All in all, Hilgers and other floating teachers complain little about a situation they have come to accept. "It's pretty much like a classroom in a cart," she said.

As audio-visual carts go, Hilgers' seems supermodified with its 300-pound load capacity and retail price -- at least on the Internet -- of $299. Called a Rubbermaid X-tra Utility Cart, it seems to have everything but a spoiler and racing stripes.

For the price, Hilgers enjoys a vehicle with room for three sets of hanging file folders: one for each class she teaches in a given day on Central's block schedule. There is a desk drawer, complete with compartments for paper clips, pens and such. And below that there is a two-door cabinet (albeit with a broken lock) for her personal items and calculators she doles out to students. "I tell them it's my desk and you don't go in there," Hilgers said. Students in Hilgers' class seem to take little notice of their teacher's mobility. "It's no big deal," senior Jeremiah Johnson said. "She's a good teacher.

Even at $299 -- district officials couldn't say for sure Friday whether their purchasing wizardry enabled them to pay less -- the cart is a bargain compared to the $800 a month for leasing a portable classroom. And that doesn't count the cost of installing and hooking up the portable on already space-deprived campuses.

Buying a portable, which can provide a long-term savings, still stings the district to the tune of $10,000.

"Floating is a reality that many of our teachers face today," Central principal Dennis McGeehan said. "It's an effort to keep dollars in the budget that are definitely needed."

It's likely to remain a reality until a new high school opens in 2002.

Unlike Hilgers, Hank Deslaurier, another teacher who floats at Central, knows what it is like to have his own room. A world history teacher with five years on the job, Deslaurier was asked to float this year for the first time. Now he prefers it to a fixed classroom.

Deslaurier likes the office that the school has set up for him in a converted teachers' lounge. He coaches girls soccer after school, and the office, unlike a classroom, can also house his store of soccer balls, uniforms and other trappings of the sport.

Deslaurier even has a small refrigerator in the office that he stocks with beverages. And as a teacher of world history, Deslaurier doesn't require a cart. "It's just easier," he said. "I got a better deal."

John Alaimo, a business systems teacher, was hired by Springstead this year as a floating teacher. He said the key to success is staying organized and knowing what you need for the day's class work. After teaching music in an elementary school and physical education in high school, Alaimo says doing the job he was trained for -- even as a floater -- is a breeze.

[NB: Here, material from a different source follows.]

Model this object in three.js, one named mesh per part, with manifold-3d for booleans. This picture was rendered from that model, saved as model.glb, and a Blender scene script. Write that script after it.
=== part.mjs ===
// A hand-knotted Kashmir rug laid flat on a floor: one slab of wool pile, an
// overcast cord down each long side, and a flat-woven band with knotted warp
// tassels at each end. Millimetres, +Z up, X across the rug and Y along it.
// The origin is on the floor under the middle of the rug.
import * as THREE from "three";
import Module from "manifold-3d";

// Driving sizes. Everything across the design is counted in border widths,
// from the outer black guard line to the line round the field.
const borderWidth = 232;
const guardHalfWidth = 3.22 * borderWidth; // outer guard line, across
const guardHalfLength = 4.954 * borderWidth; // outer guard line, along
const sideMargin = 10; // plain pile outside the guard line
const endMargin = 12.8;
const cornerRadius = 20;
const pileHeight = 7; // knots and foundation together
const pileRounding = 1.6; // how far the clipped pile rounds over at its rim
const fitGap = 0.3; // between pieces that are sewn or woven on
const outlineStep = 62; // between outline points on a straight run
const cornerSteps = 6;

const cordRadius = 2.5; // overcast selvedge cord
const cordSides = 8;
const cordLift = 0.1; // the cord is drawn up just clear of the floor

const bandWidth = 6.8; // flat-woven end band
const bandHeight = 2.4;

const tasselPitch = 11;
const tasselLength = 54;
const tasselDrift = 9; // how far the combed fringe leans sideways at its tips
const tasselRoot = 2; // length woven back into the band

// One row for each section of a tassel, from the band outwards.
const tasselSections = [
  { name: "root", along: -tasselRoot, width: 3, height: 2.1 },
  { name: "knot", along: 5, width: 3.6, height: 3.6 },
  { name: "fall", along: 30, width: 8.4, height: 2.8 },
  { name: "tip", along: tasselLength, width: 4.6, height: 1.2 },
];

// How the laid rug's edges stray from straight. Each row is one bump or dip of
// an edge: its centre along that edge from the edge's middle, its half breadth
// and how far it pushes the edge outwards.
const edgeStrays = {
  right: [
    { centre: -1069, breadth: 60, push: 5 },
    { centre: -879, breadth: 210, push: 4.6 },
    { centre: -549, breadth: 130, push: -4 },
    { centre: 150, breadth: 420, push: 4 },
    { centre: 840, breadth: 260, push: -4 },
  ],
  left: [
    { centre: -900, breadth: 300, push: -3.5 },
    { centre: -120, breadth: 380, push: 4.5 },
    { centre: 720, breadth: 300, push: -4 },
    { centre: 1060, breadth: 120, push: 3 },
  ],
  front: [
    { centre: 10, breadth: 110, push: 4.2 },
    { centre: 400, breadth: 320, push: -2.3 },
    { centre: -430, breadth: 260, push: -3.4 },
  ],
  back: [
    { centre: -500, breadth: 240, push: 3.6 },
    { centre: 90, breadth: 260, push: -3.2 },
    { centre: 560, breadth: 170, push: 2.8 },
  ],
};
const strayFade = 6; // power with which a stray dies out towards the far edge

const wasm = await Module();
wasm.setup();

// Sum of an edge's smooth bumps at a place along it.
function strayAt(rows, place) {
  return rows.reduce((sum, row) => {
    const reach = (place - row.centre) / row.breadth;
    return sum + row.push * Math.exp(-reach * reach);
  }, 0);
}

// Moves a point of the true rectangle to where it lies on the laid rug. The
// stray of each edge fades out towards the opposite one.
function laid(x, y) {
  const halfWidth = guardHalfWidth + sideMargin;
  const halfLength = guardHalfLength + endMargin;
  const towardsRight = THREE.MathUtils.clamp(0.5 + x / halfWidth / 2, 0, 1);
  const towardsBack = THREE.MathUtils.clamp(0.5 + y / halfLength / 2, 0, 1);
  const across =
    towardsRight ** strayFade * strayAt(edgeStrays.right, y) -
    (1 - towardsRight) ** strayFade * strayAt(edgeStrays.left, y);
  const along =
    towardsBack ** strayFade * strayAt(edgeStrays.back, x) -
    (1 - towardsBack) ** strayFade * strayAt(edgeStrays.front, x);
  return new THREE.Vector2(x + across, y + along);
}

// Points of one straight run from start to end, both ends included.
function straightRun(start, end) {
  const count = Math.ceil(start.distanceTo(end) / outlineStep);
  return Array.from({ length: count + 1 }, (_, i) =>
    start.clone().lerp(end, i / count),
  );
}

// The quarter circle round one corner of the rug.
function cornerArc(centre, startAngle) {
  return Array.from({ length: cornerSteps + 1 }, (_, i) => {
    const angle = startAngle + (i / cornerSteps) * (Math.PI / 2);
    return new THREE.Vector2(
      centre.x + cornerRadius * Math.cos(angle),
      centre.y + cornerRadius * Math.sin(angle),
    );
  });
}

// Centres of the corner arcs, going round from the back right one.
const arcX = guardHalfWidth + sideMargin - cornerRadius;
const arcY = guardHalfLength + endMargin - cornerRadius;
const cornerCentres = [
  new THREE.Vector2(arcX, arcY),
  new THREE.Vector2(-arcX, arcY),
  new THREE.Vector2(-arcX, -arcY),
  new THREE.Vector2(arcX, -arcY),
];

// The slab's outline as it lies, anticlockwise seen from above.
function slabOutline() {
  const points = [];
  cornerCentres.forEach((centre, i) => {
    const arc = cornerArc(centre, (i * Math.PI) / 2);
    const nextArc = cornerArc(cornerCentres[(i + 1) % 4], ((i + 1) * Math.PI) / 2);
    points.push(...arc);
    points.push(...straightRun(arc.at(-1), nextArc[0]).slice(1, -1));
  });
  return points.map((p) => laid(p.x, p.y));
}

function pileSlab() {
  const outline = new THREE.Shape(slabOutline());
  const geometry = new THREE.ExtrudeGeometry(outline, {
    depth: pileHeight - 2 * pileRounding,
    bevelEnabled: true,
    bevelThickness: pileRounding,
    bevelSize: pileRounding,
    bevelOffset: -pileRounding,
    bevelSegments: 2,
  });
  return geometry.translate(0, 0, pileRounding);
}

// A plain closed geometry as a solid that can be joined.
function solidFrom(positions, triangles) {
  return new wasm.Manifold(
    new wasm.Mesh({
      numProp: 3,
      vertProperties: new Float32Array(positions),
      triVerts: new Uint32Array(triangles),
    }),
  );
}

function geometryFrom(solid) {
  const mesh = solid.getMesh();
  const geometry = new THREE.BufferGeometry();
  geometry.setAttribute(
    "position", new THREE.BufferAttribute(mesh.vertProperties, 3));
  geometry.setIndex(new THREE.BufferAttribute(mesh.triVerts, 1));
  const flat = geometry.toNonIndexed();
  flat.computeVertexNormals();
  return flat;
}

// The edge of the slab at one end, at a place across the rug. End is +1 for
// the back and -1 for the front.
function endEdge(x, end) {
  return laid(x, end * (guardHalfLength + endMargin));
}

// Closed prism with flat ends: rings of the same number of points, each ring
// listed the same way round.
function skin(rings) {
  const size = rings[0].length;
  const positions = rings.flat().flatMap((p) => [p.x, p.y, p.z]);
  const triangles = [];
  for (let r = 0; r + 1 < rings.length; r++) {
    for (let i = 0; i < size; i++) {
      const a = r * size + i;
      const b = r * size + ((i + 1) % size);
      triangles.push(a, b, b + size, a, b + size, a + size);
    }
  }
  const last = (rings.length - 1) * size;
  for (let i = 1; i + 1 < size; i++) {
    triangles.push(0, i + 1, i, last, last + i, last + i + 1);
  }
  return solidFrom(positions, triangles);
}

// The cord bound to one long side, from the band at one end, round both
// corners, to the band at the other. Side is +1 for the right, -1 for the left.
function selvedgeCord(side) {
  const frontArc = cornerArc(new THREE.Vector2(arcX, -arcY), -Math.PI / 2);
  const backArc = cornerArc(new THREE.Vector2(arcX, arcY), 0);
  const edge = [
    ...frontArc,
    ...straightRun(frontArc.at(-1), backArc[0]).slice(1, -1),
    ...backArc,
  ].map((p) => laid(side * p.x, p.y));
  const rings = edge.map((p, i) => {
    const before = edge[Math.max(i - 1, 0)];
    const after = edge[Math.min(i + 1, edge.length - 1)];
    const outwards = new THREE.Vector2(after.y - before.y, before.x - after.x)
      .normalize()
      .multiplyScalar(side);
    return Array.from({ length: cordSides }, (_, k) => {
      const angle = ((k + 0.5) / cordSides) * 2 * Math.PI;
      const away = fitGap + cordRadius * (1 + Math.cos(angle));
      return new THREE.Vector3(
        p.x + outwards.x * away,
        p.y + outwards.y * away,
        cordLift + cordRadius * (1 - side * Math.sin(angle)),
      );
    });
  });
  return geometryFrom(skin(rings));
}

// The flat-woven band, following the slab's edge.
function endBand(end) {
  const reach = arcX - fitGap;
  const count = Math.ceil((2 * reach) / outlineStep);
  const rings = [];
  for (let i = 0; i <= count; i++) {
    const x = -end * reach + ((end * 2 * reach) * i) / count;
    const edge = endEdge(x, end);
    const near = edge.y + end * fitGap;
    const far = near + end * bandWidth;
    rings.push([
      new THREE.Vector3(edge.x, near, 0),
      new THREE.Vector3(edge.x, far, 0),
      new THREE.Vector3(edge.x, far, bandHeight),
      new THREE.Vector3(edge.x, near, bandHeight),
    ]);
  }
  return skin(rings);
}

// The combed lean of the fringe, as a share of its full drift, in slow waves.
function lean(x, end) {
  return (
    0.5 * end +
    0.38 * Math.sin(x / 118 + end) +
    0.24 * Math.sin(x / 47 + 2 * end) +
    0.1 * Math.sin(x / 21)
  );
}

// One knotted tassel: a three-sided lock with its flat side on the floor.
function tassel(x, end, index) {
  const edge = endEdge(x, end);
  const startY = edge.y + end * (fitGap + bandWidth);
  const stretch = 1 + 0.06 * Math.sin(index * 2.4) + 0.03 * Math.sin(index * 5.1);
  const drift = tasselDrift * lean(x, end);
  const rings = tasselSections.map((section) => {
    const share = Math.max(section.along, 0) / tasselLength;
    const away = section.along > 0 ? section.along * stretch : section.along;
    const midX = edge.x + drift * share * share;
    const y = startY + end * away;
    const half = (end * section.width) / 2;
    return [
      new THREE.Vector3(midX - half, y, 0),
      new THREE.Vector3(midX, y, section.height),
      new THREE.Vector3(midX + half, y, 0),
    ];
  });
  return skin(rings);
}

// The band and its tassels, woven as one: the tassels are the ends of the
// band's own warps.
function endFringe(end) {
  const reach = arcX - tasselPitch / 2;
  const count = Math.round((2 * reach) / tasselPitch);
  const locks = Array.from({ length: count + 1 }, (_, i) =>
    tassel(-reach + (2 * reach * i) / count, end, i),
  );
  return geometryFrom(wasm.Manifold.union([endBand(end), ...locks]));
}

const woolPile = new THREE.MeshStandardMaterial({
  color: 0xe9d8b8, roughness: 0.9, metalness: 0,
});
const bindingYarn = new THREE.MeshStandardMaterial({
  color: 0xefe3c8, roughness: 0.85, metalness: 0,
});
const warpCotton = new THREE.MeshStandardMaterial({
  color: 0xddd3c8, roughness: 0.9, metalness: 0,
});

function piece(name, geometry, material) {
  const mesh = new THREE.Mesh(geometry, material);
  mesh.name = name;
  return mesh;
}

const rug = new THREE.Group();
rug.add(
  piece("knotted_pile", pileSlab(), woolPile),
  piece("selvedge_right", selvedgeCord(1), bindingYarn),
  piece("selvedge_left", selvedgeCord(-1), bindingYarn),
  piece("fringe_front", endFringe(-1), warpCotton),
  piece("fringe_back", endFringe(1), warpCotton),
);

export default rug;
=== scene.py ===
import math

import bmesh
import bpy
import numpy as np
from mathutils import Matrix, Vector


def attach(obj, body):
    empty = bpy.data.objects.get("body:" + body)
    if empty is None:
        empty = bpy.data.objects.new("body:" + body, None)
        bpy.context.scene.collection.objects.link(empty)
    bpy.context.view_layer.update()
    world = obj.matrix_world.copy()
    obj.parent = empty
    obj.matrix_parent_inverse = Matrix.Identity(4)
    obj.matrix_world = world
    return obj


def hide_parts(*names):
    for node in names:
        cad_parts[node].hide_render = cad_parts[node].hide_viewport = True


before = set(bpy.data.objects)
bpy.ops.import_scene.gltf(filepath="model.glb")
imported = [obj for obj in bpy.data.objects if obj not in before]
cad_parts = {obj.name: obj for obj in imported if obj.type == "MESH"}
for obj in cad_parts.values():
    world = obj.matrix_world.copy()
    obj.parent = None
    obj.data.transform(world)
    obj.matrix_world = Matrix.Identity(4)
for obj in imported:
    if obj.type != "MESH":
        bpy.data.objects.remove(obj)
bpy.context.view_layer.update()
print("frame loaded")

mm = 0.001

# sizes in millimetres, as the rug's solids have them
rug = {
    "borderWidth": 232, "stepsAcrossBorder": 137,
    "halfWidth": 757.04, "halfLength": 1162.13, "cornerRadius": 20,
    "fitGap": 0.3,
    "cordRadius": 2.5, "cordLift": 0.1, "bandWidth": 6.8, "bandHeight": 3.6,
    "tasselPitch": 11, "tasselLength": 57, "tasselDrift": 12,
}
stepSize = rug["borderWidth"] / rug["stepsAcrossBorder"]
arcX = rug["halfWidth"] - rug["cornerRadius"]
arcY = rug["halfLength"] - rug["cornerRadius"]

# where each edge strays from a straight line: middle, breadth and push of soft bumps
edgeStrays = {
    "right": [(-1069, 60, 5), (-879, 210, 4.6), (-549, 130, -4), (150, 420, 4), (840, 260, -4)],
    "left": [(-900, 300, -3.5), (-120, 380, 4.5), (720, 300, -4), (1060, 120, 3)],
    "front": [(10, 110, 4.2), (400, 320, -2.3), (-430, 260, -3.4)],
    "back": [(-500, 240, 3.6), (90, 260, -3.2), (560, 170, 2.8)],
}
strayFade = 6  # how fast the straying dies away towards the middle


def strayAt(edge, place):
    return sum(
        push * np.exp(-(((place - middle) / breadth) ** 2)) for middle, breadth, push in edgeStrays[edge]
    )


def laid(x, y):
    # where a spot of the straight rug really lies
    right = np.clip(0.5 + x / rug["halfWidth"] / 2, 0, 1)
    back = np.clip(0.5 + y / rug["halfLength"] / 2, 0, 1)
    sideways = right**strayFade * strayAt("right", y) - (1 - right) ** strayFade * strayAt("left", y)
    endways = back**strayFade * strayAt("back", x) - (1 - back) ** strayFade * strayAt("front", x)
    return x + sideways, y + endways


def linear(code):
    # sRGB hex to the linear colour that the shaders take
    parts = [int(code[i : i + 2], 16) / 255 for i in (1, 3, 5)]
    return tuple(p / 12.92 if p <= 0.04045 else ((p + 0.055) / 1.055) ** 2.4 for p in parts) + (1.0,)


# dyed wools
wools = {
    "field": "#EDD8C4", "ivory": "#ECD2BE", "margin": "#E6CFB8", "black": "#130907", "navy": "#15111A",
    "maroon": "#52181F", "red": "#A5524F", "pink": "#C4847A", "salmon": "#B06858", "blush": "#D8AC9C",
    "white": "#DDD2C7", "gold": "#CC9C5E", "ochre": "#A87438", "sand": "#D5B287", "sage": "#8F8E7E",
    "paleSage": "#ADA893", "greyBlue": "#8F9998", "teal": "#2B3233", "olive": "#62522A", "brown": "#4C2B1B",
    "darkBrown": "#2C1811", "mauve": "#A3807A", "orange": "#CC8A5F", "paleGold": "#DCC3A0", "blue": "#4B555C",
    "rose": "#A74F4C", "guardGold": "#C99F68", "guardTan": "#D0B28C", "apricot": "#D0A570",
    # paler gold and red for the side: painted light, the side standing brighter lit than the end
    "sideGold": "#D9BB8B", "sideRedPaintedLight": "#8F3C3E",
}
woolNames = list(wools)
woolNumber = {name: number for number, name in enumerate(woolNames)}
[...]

Not everyone is so enthusiastic about floating. "When you are in the same place all day, you get things set up. It lends itself to organizing for different types of teaching," Hernando High principal Elaine Sullivan said.

Sullivan has five floating teachers at Hernando. Springstead has four. And Central has three. Floaters are less common in the middle schools and rare at the elementary level, where stability is a necessity because teachers keep most of the same students all day.

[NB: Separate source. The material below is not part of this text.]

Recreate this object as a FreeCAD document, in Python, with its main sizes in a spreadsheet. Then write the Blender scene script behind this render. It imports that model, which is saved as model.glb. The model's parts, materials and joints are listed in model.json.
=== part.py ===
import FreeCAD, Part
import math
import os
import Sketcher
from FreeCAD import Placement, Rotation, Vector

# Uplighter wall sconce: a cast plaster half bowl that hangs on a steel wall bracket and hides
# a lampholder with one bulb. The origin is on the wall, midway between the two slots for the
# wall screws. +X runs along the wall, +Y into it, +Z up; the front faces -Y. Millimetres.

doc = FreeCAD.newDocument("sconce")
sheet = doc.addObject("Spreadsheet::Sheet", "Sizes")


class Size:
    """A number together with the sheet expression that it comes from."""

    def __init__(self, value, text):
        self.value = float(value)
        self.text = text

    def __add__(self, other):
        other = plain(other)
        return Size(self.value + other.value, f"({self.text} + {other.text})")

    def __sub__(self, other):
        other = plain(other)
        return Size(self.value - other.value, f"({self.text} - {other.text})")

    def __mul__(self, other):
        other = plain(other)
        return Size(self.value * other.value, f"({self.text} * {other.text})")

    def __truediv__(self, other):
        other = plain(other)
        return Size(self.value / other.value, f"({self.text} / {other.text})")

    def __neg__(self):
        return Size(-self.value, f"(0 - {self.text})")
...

At Central, McGeehan worries about having teachers who float. He's also concerned about what the situation means to teachers who cannot use their classroom during planning time. Then there is the fact that it can be difficult to fill teaching vacancies when the new teacher faces the prospect of life without a permanent classroom.

Charles Casciotta, who oversees curriculum in the middle and high schools, said he doubts students suffer from having teachers who float. But he recognizes there are sacrifices.

Floating teachers often have to make do without all the resources they need: supplies, props, supplemental books or even samples of good projects that former students have turned in that might benefit current students.

"It's like going into somebody else's house to watch a ballgame," Casciotta said. "It's hard to find where the beer is. It's just not as enjoyable as in your own house."